1. Bituing Walang Ningning
2. Greatest Love of All
3. Grenade
4. Closer You and I
5. Funkhouse
6. Danger
7. Fire
8. Lazy Song


By now I would be familiar with my daughter’s current taste in music that I know Grenade and Lazy Song are by Bruno Mars, but Bituing Walang Ningning and Greatest Love of All were a surprise. I didn’t realize she’d go for Whitney Houston, but then I didn’t know she knew Bonnie Tyler as well until she sang If I Sing You A Love Song on videoke. I agonized over Danger and Fire, until I found out they were K-pop. I pestered my other music-loving friends until they coughed out the MP3s they had. The others I downloaded at night.

I’d hand her the complete list, along with a flash drive and a print-outs of the lyrics. She would transfer the songs to the MP4 player, and sing along. She would mouth off those Korean words that sound like tongue-twisters, and I have a happy ten-year-old for about a week… until she hands me the new list. Sometimes there would be five songs; sometimes fifteen.

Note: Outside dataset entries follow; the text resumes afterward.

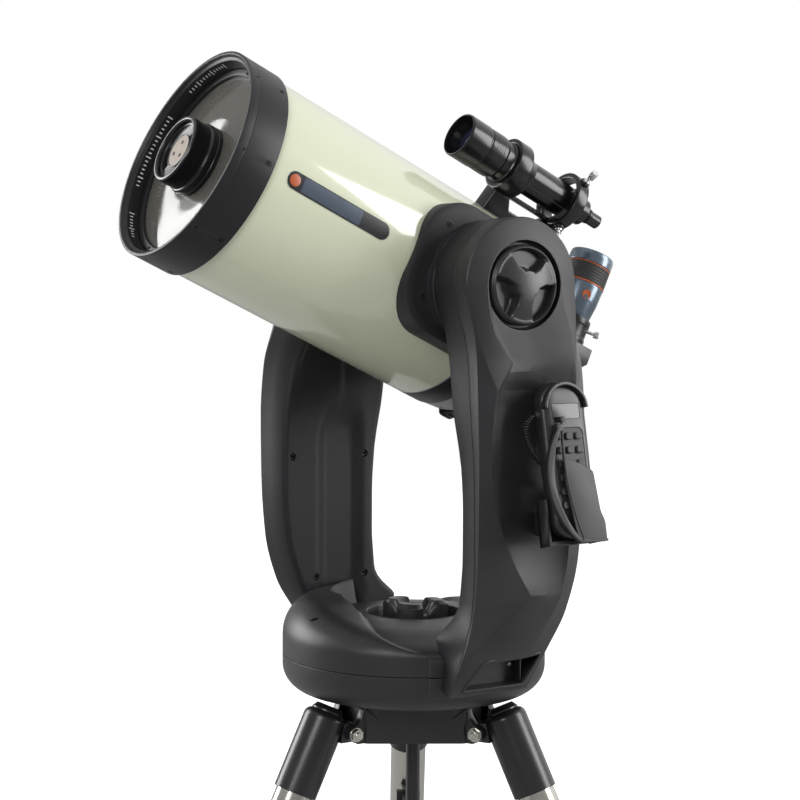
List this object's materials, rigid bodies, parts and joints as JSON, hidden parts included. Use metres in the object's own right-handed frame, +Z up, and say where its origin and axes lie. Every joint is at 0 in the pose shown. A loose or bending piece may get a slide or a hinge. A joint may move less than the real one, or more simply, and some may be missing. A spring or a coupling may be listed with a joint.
{
  "type": "schmidt cassegrain telescope",
  "caption": "Schmidt-Cassegrain telescope on a motorised fork mount, with star diagonal, finder, hand control and folding tripod.",
  "frame": {"origin": "on the azimuth axis at floor level, in the plane of the three feet", "axes": "+Z up the azimuth axis, +X along the altitude axis towards the arm that carries the hand control, the tube looks towards -Y"},
  "size_m": [0.8925, 0.8456, 1.5851],
  "materials": {
    "stand_casting": "semi-gloss",
    "knob_plastic": "textured",
    "steel_tube": "polished",
    "steel_bolt": "bright",
    "arm_paint": "fine texture, satin",
    "arm_cover": "fine texture",
    "base_housing": "fine texture",
    "panel_plastic": "satin",
    "gear_metal": "machined",
    "worm_brass": "machined",
    "motor_can": "satin",
    "circuit_board": "solder mask",
    "tube_enamel": "gloss",
    "cell_paint": "satin",
    "corrector_glass": "coated",
    "mirror_coat": "polished",
    "rear_paint": "satin",
    "black_anodised": "anodised",
    "saddle_paint": "satin",
    "finder_paint": "satin",
    "screw_chrome": "bright",
    "eyepiece_paint": "metallic satin",
    "eyecup_rubber": "matt",
    "handset_plastic": "satin",
    "key_rubber": "matt",
    "cord_jacket": "satin"
  },
  "bodies": {
    "stand": {"tripod_head": "stand_casting", "stand_bolts": "steel_bolt", "center_rod": "steel_tube", "azimuth_base_plate": "gear_metal", "azimuth_ring_gear": "gear_metal"},
    "fork": {"base_upper_housing": "base_housing", "base_lower_housing": "base_housing", "control_panel": "panel_plastic", "right_arm_frame": "arm_paint", "left_arm_frame": "arm_paint", "right_arm_cover": "arm_cover", "left_arm_cover": "arm_cover", "fork_screws": "steel_bolt", "drive_motors": "motor_can", "main_circuit_board": "circuit_board", "handset_holder": "panel_plastic", "handset_shell": "handset_plastic", "handset_cord": "cord_jacket", "handset_plug": "cord_jacket"},
    "tube": {"front_cell": "cell_paint", "corrector_plate": "corrector_glass", "secondary_housing": "finder_paint", "secondary_mirror": "mirror_coat", "optical_tube": "tube_enamel", "rear_cell": "rear_paint", "baffle_tube": "black_anodised", "altitude_saddles": "saddle_paint", "altitude_wheel": "gear_metal", "visual_back": "black_anodised", "finder_bracket": "finder_paint", "finder_scope": "finder_paint", "finder_thumbscrews": "screw_chrome"},
    "leg_1": {"leg_1_castings": "stand_casting", "leg_1_tube": "steel_tube"},
    "leg_1_lower": {"leg_1_extension": "steel_tube"},
    "leg_1_knob": {"leg_1_clamp_knob": "knob_plastic"},
    "leg_2": {"leg_2_castings": "stand_casting", "leg_2_tube": "steel_tube"},
    "leg_2_lower": {"leg_2_extension": "steel_tube"},
    "leg_2_knob": {"leg_2_clamp_knob": "knob_plastic"},
    "leg_3": {"leg_3_castings": "stand_casting", "leg_3_tube": "steel_tube"},
    "leg_3_lower": {"leg_3_extension": "steel_tube"},
    "leg_3_knob": {"leg_3_clamp_knob": "knob_plastic"},
    "brace_knob": {"brace_tension_knob": "knob_plastic"},
    "brace": {"leg_brace": "stand_casting"},
    "keypad": {"handset_keypad": "key_rubber"},
    "switch": {"power_switch": "panel_plastic"},
    "azimuth_knob": {"azimuth_lock_knob": "knob_plastic"},
    "clutch_knob": {"altitude_clutch_knob": "knob_plastic"},
    "azimuth_gear": {"azimuth_worm": "worm_brass"},
    "altitude_gear": {"altitude_worm": "worm_brass"},
    "mirror": {"primary_mirror": "mirror_coat"},
    "focus": {"focus_knob": "knob_plastic"},
    "mirror_lock_1": {"mirror_lock_knob_1": "knob_plastic"},
    "mirror_lock_2": {"mirror_lock_knob_2": "knob_plastic"},
    "diagonal": {"star_diagonal": "black_anodised"},
    "diagonal_screw": {"diagonal_thumbscrew": "screw_chrome"},
    "eyepiece_barrel": {"eyepiece": "eyepiece_paint"},
    "eyecup_ring": {"eyecup": "eyecup_rubber"}
  },
  "joints": [
    {"name": "azimuth_turn", "type": "hinge", "parent": "stand", "child": "fork", "pos_m": [0, 0, 0.75], "axis": [0, 0, 1], "continuous": true},
    {"name": "altitude_turn", "type": "hinge", "parent": "fork", "child": "tube", "pos_m": [0, 0, 1.3], "axis": [-1, 0, 0], "range_deg": [-110, 65]},
    {"name": "leg_1_fold", "type": "hinge", "parent": "stand", "child": "leg_1", "pos_m": [0.09889, 0.05258, 0.711], "axis": [-0.4695, 0.8829, 0], "range_deg": [0, 20]},
    {"name": "leg_1_extend", "type": "slide", "parent": "leg_1", "child": "leg_1_lower", "axis": [0.3801, 0.2021, -0.9026], "range_m": [0, 0.35]},
    {"name": "leg_1_clamp_turn", "type": "hinge", "parent": "leg_1", "child": "leg_1_knob", "pos_m": [0.42837, 0.22777, 0.11249], "axis": [0.7969, 0.4237, 0.4305], "range_deg": [0, 360]},
    {"name": "leg_2_fold", "type": "hinge", "parent": "stand", "child": "leg_2", "pos_m": [-0.09498, 0.05935, 0.711], "axis": [-0.5299, -0.848, 0], "range_deg": [0, 20]},
    {"name": "leg_2_extend", "type": "slide", "parent": "leg_2", "child": "leg_2_lower", "axis": [-0.3651, 0.2281, -0.9026], "range_m": [0, 0.35]},
    {"name": "leg_2_clamp_turn", "type": "hinge", "parent": "leg_2", "child": "leg_2_knob", "pos_m": [-0.41143, 0.25709, 0.11249], "axis": [-0.7654, 0.4783, 0.4305], "range_deg": [0, 360]},
    {"name": "leg_3_fold", "type": "hinge", "parent": "stand", "child": "leg_3", "pos_m": [-0.00391, -0.11193, 0.711], "axis": [0.9994, -0.0349, 0], "range_deg": [0, 20]},
    {"name": "leg_3_extend", "type": "slide", "parent": "leg_3", "child": "leg_3_lower", "axis": [-0.015, -0.4302, -0.9026], "range_m": [0, 0.35]},
    {"name": "leg_3_clamp_turn", "type": "hinge", "parent": "leg_3", "child": "leg_3_knob", "pos_m": [-0.01693, -0.48486, 0.11249], "axis": [-0.0315, -0.902, 0.4305], "range_deg": [0, 360]},
    {"name": "brace_lower", "type": "slide", "parent": "stand", "child": "brace_knob", "axis": [0, 0, -1], "range_m": [0, 0.2241]},
    {"name": "brace_turn", "type": "hinge", "parent": "brace_knob", "child": "brace", "pos_m": [0, 0, 0.551], "axis": [0, 0, 1], "range_deg": [0, 60.1]},
    {"name": "keypad_press", "type": "slide", "parent": "fork", "child": "keypad", "axis": [-0.9806, 0, -0.1961], "range_m": [0, 0.0008], "stiffness_N_per_m": 800},
    {"name": "power_switch_rock", "type": "hinge", "parent": "fork", "child": "switch", "pos_m": [0, 0.167, 0.794], "axis": [1, 0, 0], "range_deg": [0, 16]},
    {"name": "azimuth_lock_turn", "type": "hinge", "parent": "fork", "child": "azimuth_knob", "pos_m": [0, 0, 0.85], "axis": [0, 0, 1], "range_deg": [-30, 30]},
    {"name": "altitude_clutch_turn", "type": "hinge", "parent": "fork", "child": "clutch_knob", "pos_m": [0.237, 0, 1.3], "axis": [1, 0, 0], "range_deg": [-180, 180]},
    {"name": "azimuth_worm_turn", "type": "hinge", "parent": "fork", "child": "azimuth_gear", "pos_m": [0, -0.0974, 0.776], "axis": [1, 0, 0], "continuous": true},
    {"name": "altitude_worm_turn", "type": "hinge", "parent": "fork", "child": "altitude_gear", "pos_m": [0.185, -0.004, 1.2296], "axis": [0, 1, 0], "continuous": true},
    {"name": "primary_mirror_focus", "type": "slide", "parent": "tube", "child": "mirror", "axis": [0, -0.9085, 0.4179], "range_m": [-0.008, 0.008]},
    {"name": "focus_turn", "type": "hinge", "parent": "tube", "child": "focus", "pos_m": [0.044, 0.09534, 1.17226], "axis": [0, -0.9085, 0.4179], "range_deg": [-3604, 3604]},
    {"name": "mirror_lock_1_turn", "type": "hinge", "parent": "tube", "child": "mirror_lock_1", "pos_m": [-0.01684, 0.06804, 1.13682], "axis": [0, 0.9085, -0.4179], "range_deg": [0, 720]},
    {"name": "mirror_lock_2_turn", "type": "hinge", "parent": "tube", "child": "mirror_lock_2", "pos_m": [0.11219, 0.09917, 1.2045], "axis": [0, 0.9085, -0.4179], "range_deg": [0, 720]},
    {"name": "star_diagonal_turn", "type": "hinge", "parent": "tube", "child": "diagonal", "pos_m": [0, 0.1817, 1.21643], "axis": [0, -0.9085, 0.4179], "range_deg": [-45, 45]},
    {"name": "diagonal_screw_turn", "type": "hinge", "parent": "diagonal", "child": "diagonal_screw", "pos_m": [0, 0.25947, 1.2467], "axis": [0.5736, 0.7442, -0.3423], "range_deg": [0, 720]},
    {"name": "eyepiece_lift", "type": "slide", "parent": "diagonal", "child": "eyepiece_barrel", "axis": [0, 0.4179, 0.9085], "range_m": [0, 0.03]},
    {"name": "eyecup_raise", "type": "slide", "parent": "eyepiece_barrel", "child": "eyecup_ring", "axis": [0, 0.4179, 0.9085], "range_m": [0, 0.008]}
  ],
  "couplings": [
    {"joint": "leg_2_fold", "follows": "leg_1_fold", "ratio": 1},
    {"joint": "leg_3_fold", "follows": "leg_1_fold", "ratio": 1},
    {"joint": "brace_lower", "follows": "leg_1_fold", "m_per_rad": 0.64171},
    {"joint": "brace_turn", "follows": "leg_1_fold", "ratio": 3},
    {"joint": "focus_turn", "follows": "primary_mirror_focus", "rad_per_m": 7854}
  ]
}
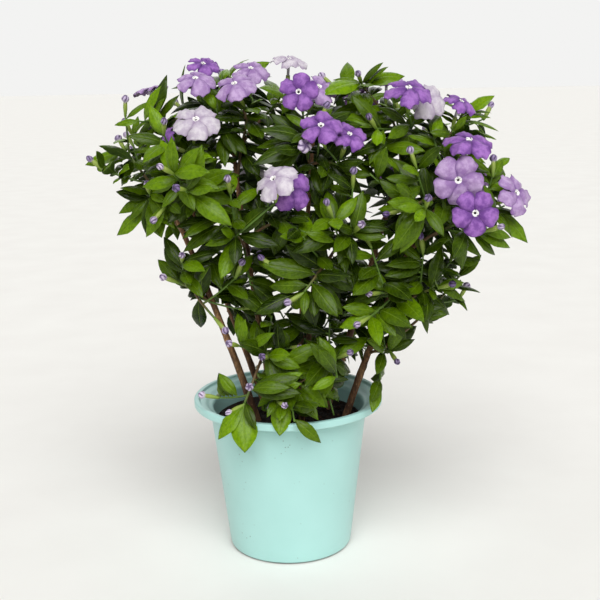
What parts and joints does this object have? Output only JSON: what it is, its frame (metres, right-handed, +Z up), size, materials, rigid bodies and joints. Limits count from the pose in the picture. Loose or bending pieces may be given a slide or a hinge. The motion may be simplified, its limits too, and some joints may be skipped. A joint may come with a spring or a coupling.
{
  "type": "potted flowering shrub",
  "caption": "Bushy yesterday-today-and-tomorrow shrub with violet, lilac and white blooms and round buds, planted in a tapered plastic pot with a rolled rim.",
  "frame": {"origin": "centre of the pot's flat underside, on the ground", "axes": "+Z up; -Y is the front, towards the viewer of the picture; +X to the viewer's right"},
  "size_m": [0.3953, 0.2676, 0.4651],
  "materials": {
    "pot": "smooth mint-green moulded plastic, lightly grimy at the foot",
    "soil": "dark crumbly potting soil with bark pieces",
    "bark": "rough brown bark with pale streaks",
    "leaf": "glossy deep green leaves, paler ribs and shoots, lilac buds",
    "violet": "newly opened violet petals with a white eye",
    "lilac": "day-old lilac petals with a white eye",
    "white": "faded, nearly white petals"
  },
  "bodies": {
    "root": {"pot": "pot", "soil": "soil", "stem_left_front": "bark", "stem_left_back": "bark", "stem_middle_left": "bark", "stem_middle_back": "bark", "stem_middle_front": "bark", "stem_right_front": "bark", "stem_right_back": "bark", "spray_01": "leaf", "spray_02": "leaf", "spray_03": "leaf", "spray_04": "leaf", "spray_05": "leaf", "spray_06": "leaf", "spray_07": "leaf", "spray_08": "leaf", "spray_09": "leaf", "spray_10": "leaf", "spray_11": "leaf", "spray_12": "leaf", "spray_13": "leaf", "spray_14": "leaf", "spray_15": "leaf", "spray_16": "leaf", "spray_17": "leaf", "spray_18": "leaf", "spray_19": "leaf", "spray_20": "leaf", "spray_21": "leaf", "spray_22": "leaf", "spray_23": "leaf", "spray_24": "leaf", "bloom_01": "violet", "bloom_02": "lilac", "bloom_03": "lilac", "bloom_04": "lilac", "bloom_05": "white", "bloom_06": "lilac", "bloom_07": "white", "bloom_08": "violet", "bloom_09": "violet", "bloom_10": "lilac", "bloom_11": "violet", "bloom_12": "violet", "bloom_13": "white", "bloom_14": "violet", "bloom_15": "lilac", "bloom_16": "violet", "bloom_17": "white", "bloom_18": "violet", "bloom_19": "violet", "bloom_20": "lilac", "bloom_21": "violet", "bloom_22": "lilac", "bloom_23": "lilac", "bloom_24": "white", "bloom_25": "violet", "bloom_26": "lilac", "bloom_27": "violet"}
  },
  "joints": []
}
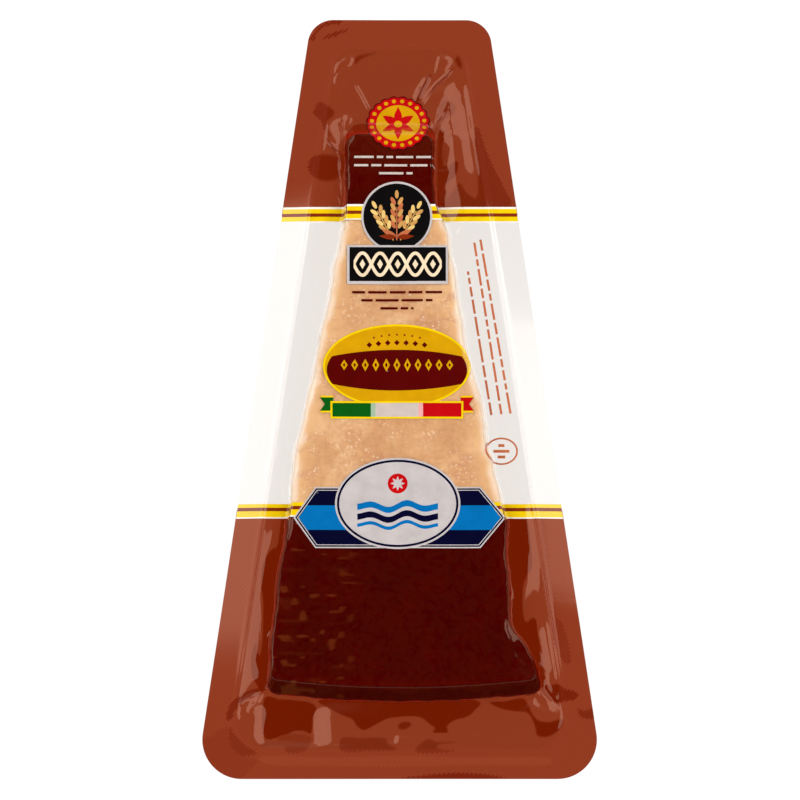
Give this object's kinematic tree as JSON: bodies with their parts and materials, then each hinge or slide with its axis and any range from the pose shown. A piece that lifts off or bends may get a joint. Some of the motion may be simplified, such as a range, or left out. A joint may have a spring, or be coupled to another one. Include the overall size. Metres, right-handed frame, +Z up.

I do it because I want to know the kind of songs she likes. I do it because it’s fun when we sing together, when most of my friends don’t know Next To You by Chris Brown. I can smile with officemates who, like me, have little girls, and who, like me, have managed to memorize Justin Bieber factoids. I like knowing that there are two versions of Inside Your Heaven, and Carrie Underwood’s take is better. I like listening to Ordinary People by John Legend, both when Markki Stroem sang it in Pilipinas Got Talent two seasons ago, and when my daughter sings it in the morning. Singing my daughter’s songs, learning her kind of music, gives us a connection.


But sometimes the years between us show.


There was one time that her list contained Take A Bow. I was so pleased. I came home armed with the MP3 and the lyrics, and I started to tell her about how I liked the song too. I told her about the song This Used To Be My Playground, and a movie called ‘A League of Their Own.’ I told her I think it was good that she could appreciate songs from another era.


She listened to my ravings and nodded along, then she played the song. Her face fell.


She meant Take A Bow by Rihanna. Not Madonna.